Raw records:
-- -- --
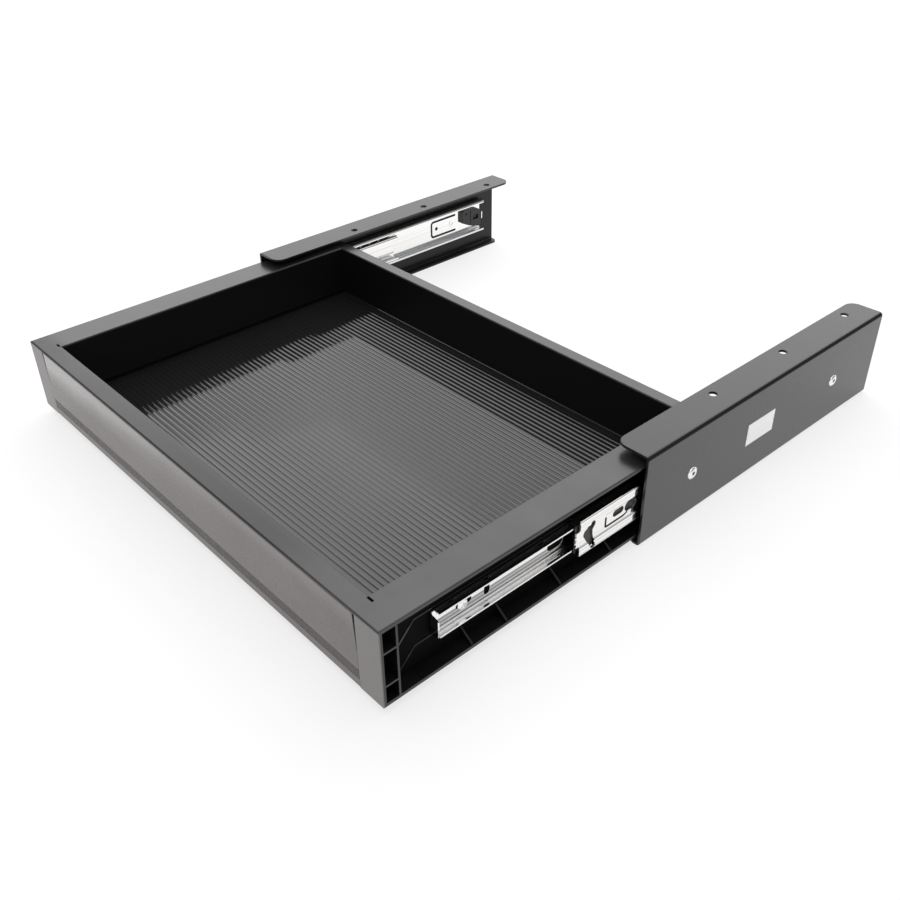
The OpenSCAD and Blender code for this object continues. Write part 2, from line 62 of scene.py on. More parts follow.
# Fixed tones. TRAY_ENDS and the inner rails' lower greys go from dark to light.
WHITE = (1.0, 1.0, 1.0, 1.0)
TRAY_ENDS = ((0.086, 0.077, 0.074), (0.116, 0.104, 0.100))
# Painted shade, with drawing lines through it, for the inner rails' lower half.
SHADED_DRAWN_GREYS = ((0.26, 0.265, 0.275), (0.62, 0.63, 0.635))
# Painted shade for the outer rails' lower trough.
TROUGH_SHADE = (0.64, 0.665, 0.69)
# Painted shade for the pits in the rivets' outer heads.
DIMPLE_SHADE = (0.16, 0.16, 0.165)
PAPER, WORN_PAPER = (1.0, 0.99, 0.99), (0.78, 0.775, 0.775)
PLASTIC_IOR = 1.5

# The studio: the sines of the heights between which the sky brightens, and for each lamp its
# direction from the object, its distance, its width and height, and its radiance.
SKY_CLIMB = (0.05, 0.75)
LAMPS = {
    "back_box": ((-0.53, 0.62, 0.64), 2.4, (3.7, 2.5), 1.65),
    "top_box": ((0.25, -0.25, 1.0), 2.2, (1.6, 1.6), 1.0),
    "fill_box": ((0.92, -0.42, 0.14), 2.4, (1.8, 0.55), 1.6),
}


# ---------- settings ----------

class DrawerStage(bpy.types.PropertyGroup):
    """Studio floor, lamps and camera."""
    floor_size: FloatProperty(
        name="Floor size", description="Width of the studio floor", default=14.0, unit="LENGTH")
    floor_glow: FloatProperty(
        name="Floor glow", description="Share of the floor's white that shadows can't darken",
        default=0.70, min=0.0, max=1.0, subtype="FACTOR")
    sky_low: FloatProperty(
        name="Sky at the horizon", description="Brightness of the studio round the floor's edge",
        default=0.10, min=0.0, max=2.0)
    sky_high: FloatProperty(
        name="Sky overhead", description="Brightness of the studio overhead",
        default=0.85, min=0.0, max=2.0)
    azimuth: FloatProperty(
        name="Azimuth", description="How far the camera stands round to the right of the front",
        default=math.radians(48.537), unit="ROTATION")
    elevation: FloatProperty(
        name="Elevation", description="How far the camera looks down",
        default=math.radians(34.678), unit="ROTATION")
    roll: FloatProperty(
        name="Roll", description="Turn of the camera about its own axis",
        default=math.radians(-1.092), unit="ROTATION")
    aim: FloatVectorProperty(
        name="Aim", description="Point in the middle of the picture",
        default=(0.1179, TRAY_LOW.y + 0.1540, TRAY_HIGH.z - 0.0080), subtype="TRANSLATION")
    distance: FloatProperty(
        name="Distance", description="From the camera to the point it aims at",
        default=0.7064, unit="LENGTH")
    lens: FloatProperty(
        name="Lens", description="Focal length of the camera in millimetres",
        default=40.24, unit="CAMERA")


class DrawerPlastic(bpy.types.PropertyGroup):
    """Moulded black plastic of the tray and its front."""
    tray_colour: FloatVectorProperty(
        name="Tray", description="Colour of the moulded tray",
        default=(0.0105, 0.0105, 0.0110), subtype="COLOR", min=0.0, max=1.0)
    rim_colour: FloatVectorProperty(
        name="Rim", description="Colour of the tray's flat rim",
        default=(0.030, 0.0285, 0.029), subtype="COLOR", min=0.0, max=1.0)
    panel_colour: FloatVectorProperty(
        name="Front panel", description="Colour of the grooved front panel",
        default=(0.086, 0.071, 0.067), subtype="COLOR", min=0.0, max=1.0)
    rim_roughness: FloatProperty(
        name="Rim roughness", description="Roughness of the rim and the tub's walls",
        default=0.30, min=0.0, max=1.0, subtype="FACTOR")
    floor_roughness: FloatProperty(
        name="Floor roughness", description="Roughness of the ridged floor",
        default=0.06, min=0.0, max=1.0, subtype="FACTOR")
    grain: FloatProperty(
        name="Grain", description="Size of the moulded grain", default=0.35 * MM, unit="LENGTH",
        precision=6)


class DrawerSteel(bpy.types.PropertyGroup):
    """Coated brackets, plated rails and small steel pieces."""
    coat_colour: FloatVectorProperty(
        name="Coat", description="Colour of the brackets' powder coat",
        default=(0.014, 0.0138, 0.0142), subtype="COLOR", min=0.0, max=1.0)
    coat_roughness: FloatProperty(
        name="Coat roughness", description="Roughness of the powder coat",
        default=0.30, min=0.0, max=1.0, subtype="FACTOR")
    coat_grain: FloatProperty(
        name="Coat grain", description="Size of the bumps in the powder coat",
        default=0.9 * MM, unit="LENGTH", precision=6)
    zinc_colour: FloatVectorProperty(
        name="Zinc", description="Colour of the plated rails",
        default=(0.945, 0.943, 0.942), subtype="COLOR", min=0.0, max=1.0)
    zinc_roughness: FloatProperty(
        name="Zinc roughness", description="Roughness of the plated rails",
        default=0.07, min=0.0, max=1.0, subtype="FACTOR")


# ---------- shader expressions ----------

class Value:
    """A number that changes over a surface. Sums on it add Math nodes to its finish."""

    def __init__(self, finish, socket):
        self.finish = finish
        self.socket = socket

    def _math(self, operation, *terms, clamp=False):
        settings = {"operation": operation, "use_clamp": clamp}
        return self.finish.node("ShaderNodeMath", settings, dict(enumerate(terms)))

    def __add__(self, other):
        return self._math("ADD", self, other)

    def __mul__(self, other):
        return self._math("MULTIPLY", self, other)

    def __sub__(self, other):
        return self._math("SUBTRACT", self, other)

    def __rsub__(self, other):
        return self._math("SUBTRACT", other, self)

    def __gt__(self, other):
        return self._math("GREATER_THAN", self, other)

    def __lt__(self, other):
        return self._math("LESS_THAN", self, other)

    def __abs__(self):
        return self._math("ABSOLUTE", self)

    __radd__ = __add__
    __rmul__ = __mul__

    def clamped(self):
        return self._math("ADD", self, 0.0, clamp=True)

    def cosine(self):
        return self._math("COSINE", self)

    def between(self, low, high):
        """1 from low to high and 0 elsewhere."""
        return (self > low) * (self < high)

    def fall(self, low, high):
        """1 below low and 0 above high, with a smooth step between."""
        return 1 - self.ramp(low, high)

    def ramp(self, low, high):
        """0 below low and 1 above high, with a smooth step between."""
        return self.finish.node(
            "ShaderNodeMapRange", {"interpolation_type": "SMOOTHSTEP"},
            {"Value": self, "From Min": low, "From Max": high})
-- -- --
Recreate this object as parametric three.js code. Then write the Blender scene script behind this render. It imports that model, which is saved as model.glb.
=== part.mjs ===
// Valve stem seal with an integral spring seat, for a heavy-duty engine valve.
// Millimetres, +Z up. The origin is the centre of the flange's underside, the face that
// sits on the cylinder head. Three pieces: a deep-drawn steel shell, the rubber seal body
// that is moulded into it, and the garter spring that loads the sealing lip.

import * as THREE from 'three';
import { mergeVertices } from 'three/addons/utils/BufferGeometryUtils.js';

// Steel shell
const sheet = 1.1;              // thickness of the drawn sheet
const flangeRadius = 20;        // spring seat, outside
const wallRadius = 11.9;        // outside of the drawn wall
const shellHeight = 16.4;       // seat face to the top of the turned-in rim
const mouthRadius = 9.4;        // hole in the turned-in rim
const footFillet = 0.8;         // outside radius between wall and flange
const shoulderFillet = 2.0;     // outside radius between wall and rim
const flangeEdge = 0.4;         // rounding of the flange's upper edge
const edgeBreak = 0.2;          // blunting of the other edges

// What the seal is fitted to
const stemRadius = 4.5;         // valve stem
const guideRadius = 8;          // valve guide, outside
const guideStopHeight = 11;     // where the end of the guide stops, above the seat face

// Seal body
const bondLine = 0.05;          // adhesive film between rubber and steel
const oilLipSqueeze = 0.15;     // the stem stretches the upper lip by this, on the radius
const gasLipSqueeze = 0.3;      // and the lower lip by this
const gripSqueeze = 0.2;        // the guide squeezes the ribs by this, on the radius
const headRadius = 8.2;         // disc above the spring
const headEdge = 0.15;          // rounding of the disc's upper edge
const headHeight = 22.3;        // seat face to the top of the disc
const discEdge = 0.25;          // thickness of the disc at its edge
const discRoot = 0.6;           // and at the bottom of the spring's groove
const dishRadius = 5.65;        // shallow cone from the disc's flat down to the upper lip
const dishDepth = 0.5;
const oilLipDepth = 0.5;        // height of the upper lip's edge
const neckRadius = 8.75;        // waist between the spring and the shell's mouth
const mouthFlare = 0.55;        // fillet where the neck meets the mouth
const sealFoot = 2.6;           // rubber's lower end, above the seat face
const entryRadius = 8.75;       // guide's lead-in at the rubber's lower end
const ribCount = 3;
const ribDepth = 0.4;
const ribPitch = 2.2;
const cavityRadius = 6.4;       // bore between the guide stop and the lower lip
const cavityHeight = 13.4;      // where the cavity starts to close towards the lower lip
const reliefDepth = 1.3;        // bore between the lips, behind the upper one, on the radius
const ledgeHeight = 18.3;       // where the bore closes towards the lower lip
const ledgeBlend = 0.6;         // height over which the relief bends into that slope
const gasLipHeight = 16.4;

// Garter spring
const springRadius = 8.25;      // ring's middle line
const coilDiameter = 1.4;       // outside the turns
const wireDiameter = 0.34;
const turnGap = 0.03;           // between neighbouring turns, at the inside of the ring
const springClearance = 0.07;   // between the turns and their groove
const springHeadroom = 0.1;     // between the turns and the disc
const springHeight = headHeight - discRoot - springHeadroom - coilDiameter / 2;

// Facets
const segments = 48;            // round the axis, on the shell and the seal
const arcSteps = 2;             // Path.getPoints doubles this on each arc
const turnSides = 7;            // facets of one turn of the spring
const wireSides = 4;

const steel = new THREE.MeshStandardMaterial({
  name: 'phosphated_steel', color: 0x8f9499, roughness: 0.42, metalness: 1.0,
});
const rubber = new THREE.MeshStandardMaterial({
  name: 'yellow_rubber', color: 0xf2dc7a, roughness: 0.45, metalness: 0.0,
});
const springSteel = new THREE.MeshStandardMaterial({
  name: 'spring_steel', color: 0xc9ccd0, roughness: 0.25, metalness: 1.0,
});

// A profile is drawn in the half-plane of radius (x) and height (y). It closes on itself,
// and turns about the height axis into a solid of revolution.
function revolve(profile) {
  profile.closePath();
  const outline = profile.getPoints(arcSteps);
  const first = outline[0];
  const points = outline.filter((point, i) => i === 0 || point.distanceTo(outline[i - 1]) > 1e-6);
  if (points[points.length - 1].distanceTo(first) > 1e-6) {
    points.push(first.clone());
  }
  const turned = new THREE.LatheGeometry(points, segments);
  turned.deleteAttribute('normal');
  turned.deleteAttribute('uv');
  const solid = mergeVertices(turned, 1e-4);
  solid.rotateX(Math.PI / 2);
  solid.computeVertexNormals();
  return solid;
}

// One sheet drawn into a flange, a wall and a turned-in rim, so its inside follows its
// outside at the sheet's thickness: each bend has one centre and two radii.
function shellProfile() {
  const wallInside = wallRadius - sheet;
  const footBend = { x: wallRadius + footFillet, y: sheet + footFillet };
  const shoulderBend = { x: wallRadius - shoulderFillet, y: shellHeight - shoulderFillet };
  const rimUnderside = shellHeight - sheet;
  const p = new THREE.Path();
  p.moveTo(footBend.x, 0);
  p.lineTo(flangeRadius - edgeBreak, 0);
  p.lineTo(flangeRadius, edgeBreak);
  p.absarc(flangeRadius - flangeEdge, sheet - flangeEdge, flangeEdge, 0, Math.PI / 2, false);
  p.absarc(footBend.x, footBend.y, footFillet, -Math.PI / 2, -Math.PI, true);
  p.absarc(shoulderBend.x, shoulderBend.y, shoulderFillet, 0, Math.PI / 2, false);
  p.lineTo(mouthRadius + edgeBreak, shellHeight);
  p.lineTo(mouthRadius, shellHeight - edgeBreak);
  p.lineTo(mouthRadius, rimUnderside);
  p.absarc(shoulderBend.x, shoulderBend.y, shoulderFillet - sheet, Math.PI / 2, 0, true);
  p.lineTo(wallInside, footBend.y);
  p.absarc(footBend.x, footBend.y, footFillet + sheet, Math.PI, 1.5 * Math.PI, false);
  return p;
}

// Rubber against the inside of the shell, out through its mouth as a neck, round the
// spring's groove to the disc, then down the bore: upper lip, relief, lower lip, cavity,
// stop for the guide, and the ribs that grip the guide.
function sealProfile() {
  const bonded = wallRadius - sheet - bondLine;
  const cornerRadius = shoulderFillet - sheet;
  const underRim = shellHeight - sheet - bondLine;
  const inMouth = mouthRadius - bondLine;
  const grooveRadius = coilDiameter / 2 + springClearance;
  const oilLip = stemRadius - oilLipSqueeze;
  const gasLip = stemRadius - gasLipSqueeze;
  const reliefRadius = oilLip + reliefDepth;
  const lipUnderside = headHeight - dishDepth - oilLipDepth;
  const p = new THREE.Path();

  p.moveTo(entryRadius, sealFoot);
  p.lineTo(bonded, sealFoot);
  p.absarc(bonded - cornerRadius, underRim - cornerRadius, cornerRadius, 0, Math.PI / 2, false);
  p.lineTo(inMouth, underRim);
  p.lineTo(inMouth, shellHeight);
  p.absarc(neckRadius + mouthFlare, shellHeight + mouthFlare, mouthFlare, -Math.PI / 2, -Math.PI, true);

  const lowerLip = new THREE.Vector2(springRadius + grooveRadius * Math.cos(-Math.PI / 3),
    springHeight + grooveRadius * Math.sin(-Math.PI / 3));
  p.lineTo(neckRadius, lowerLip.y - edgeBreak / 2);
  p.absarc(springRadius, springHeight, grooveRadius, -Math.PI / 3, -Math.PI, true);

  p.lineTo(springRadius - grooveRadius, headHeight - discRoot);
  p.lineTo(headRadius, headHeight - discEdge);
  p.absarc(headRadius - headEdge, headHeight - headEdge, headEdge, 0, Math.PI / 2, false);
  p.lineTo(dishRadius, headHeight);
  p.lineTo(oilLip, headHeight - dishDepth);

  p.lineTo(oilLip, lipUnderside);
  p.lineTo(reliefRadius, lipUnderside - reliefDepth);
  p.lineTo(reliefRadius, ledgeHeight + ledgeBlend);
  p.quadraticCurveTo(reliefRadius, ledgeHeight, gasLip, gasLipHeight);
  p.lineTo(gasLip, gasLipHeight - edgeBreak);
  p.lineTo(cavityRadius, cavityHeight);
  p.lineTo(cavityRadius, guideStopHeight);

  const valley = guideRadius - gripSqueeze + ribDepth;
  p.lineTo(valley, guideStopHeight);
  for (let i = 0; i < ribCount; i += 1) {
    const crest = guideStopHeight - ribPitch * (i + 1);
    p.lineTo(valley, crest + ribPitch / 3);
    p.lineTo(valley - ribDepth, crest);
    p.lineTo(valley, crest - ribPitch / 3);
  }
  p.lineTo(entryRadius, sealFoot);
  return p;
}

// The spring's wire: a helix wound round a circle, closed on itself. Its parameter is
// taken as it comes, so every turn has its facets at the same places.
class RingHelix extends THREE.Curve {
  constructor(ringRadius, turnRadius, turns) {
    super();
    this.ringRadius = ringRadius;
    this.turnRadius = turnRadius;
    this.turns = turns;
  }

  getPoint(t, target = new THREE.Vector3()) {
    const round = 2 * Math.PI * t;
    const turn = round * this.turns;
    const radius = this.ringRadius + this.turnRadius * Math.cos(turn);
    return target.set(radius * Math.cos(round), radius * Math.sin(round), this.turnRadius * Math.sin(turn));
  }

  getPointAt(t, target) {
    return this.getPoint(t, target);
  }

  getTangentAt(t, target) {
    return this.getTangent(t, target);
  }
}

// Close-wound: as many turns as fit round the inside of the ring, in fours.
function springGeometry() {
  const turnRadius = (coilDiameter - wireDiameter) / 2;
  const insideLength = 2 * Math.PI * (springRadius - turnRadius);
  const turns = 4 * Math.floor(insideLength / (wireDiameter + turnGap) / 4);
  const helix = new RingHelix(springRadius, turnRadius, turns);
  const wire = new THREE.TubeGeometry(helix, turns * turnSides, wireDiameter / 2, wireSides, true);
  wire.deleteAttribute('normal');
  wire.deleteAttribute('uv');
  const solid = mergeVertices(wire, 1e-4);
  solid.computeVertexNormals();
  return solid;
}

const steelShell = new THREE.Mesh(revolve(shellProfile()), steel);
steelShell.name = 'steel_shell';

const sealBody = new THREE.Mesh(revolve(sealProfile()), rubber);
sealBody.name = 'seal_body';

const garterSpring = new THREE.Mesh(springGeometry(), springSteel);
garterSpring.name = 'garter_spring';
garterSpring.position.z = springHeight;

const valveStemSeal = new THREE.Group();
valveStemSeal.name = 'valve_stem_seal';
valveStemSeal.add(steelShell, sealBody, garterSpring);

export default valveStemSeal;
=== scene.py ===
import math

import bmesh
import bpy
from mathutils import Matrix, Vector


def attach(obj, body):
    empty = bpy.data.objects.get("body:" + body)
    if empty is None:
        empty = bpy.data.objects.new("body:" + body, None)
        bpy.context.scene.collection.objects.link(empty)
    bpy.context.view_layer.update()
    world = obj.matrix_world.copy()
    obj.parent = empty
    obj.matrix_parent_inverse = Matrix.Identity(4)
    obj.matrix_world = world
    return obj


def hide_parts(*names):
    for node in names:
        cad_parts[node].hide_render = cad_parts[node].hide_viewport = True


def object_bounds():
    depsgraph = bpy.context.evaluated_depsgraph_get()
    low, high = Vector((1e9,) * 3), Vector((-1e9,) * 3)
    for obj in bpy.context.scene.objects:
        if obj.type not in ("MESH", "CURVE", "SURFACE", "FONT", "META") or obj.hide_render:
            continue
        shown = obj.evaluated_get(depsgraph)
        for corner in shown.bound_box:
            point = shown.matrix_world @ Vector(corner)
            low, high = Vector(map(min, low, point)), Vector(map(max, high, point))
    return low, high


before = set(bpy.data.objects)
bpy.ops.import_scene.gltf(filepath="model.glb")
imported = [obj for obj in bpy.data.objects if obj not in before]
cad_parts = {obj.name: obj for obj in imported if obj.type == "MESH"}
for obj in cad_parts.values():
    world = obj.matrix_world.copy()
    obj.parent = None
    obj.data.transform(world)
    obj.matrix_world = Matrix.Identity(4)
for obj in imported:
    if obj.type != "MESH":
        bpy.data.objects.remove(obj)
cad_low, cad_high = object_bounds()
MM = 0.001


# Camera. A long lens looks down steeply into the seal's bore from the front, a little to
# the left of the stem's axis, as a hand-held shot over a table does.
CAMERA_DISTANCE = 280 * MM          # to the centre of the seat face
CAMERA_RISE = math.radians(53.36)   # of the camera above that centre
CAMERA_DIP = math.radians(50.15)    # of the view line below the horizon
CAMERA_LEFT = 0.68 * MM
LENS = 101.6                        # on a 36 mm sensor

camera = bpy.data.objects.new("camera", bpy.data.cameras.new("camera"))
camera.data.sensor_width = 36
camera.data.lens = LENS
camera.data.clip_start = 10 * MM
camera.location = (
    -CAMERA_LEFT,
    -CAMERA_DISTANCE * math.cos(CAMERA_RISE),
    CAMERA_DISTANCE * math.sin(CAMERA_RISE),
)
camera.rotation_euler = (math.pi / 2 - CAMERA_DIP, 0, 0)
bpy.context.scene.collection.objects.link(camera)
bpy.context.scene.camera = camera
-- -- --
- _Stated task_: Above are the entries. Quote exactly the lines from the one bearing "The OpenSCAD and" through the one bearing "# ---------- settings".

- _Exercise solution_:
The OpenSCAD and Blender code for this object continues. Write part 2, from line 62 of scene.py on. More parts follow.
# Fixed tones. TRAY_ENDS and the inner rails' lower greys go from dark to light.
WHITE = (1.0, 1.0, 1.0, 1.0)
TRAY_ENDS = ((0.086, 0.077, 0.074), (0.116, 0.104, 0.100))
# Painted shade, with drawing lines through it, for the inner rails' lower half.
SHADED_DRAWN_GREYS = ((0.26, 0.265, 0.275), (0.62, 0.63, 0.635))
# Painted shade for the outer rails' lower trough.
TROUGH_SHADE = (0.64, 0.665, 0.69)
# Painted shade for the pits in the rivets' outer heads.
DIMPLE_SHADE = (0.16, 0.16, 0.165)
PAPER, WORN_PAPER = (1.0, 0.99, 0.99), (0.78, 0.775, 0.775)
PLASTIC_IOR = 1.5

# The studio: the sines of the heights between which the sky brightens, and for each lamp its
# direction from the object, its distance, its width and height, and its radiance.
SKY_CLIMB = (0.05, 0.75)
LAMPS = {
    "back_box": ((-0.53, 0.62, 0.64), 2.4, (3.7, 2.5), 1.65),
    "top_box": ((0.25, -0.25, 1.0), 2.2, (1.6, 1.6), 1.0),
    "fill_box": ((0.92, -0.42, 0.14), 2.4, (1.8, 0.55), 1.6),
}


# ---------- settings ----------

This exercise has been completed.